E così vengo a sapere che a Terni entrerà in vigore la cosiddetta “Dittatura Democratica”. Al che, di primo acchito, ho subito pensato ad un ossimoro, cioè a qualcosa tipo “ghiaccio bollente” oppure “morto vivente”.

Insomma, una figura retorica molte volte fine a se stessa, un gioco lessicale per suggellare la propria abilità con la pratica dell’idioma italico. In realtà, se proprio volessimo dare sostanza al significato dell’espressione, l’unica dittatura democratica che ho fin qui riscontrato è quella legata al politicamente corretto, ovverosia ad una forma latente, sebbene fortemente pervasiva, di condizionamento culturale e comportamentale imposta da taluni ambienti definibili liberal o più semplicemente progressisti capaci, per l’appunto, di influenzare il linguaggio sociale mediante l’uso di una grammatica selezionata secondo criteri connessi al perbenismo e all’ossequioso rispetto verso le capillari specificità identitarie. E qui, parafrasando George Orwell, potremmo sentenziare che, per quanto tutte le identità siano dignitosamente pari, ve n’è qualcuna più dignitosa delle altre. Tipo quella più vicina a taluni ambienti politico-culturali che potremmo definire – per semplificare – prossimi alla sinistra.
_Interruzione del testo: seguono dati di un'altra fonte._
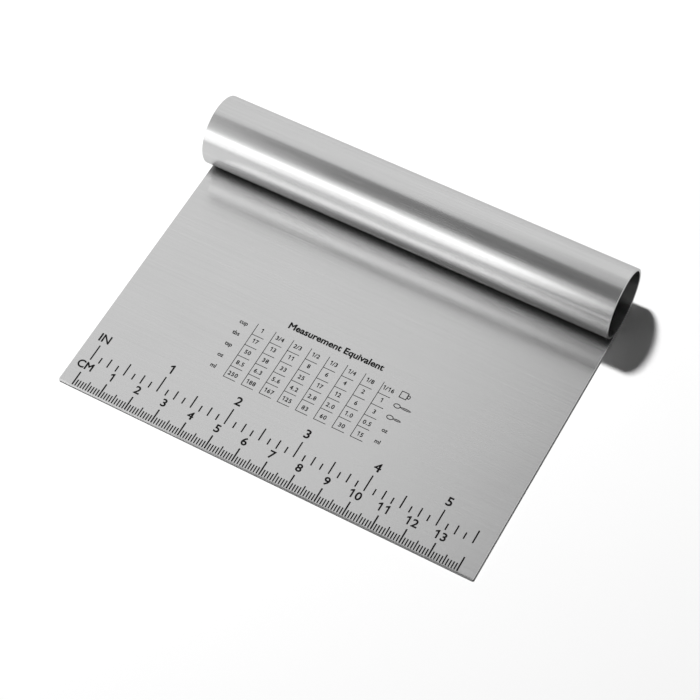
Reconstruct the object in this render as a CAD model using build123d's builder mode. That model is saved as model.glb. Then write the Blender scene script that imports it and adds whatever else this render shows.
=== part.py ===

Però, ecco, si diceva di Terni. Qui la dittatura democratica è una roba un po’ così. Un’altra variante della “forma mentis” ispirata dal dadaismo più anarchico e da un dilettantismo politico come non se ne vedeva dai tempi di Paolo Cevoli, sindaco dell’immaginaria e mitica cittadina di Roncofritto, mattatore del Zelig che fu. Si trattava di cabaret. A Terni invece non saprei, ma di certo la situazione rimanda ad una di quelle commedie pecorecce nelle quali il riso, ad un certo punto, viene soppiantato dallo sgomento per lo squallore generale.